Conflict resolution comprises of various methods that aren’t flawless but the bottom line is ensuring lasting peace. Despite criticisms, the amnesty programme is still regarded as a massive achievement by the Yar’Adua administration. Take away the few hiccups from the Niger Delta Avengers (NDA)and we can agree that the nation has witnessed relative peace in the creeks with low recidivism for a decade.
More so different forms of deradicalisation and rehabilitation have been and are still being successfully implemented in countries like Iraq, Syria, Yemen, Pakistan and even the UK.

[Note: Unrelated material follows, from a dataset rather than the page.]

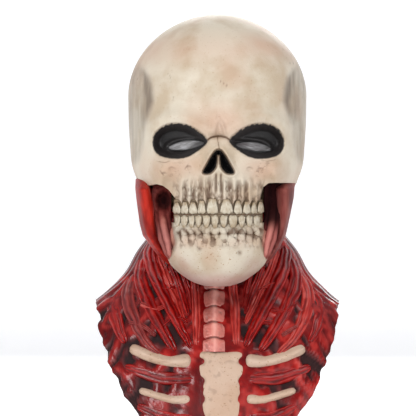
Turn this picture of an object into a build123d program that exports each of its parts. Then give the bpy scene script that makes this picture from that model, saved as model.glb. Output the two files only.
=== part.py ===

Nevertheless, a state cannot be seen to be rewarding criminality, let alone without preconditions. It simply translates to encouraging potential ‘haramites’ and other disgruntled elements to take up arms. Therefore, expunging the flawed blanket exemption of militants from prosecution in the Yar’Adua model, we can improvise to formulate a hybrid which I have categorised into the carrot, the stick and the gallow.
Firstly, the carrot in this context will seek to identify and separate the various integrands in the metamorphosed Salafist movement. The minors and teenagers coerced into joining are the ones that can benefit from the amnesty in the real sense of the word.
While the stick should be applied to the repentant elements who voluntarily surrender. These are mostly adults and should bear the consequences of their actions.
The remorseless ones captured in the field including the so-called foreign elements should be sent to the gallows but not before divulging critical information about their financiers. This is perhaps the most important part because unlike the Yar’Adua model, the amnesty should incorporate revealing the sponsors of this evil.
I believe that the balanced blending of this strategy with progressive empowerment through education will set the stage for a sustainable counter-hegemonic opposition to the ruling elite who have consciously impoverished the north and hindered national development for far too long. Then and only then can we have peace in the region and Nigeria as a whole.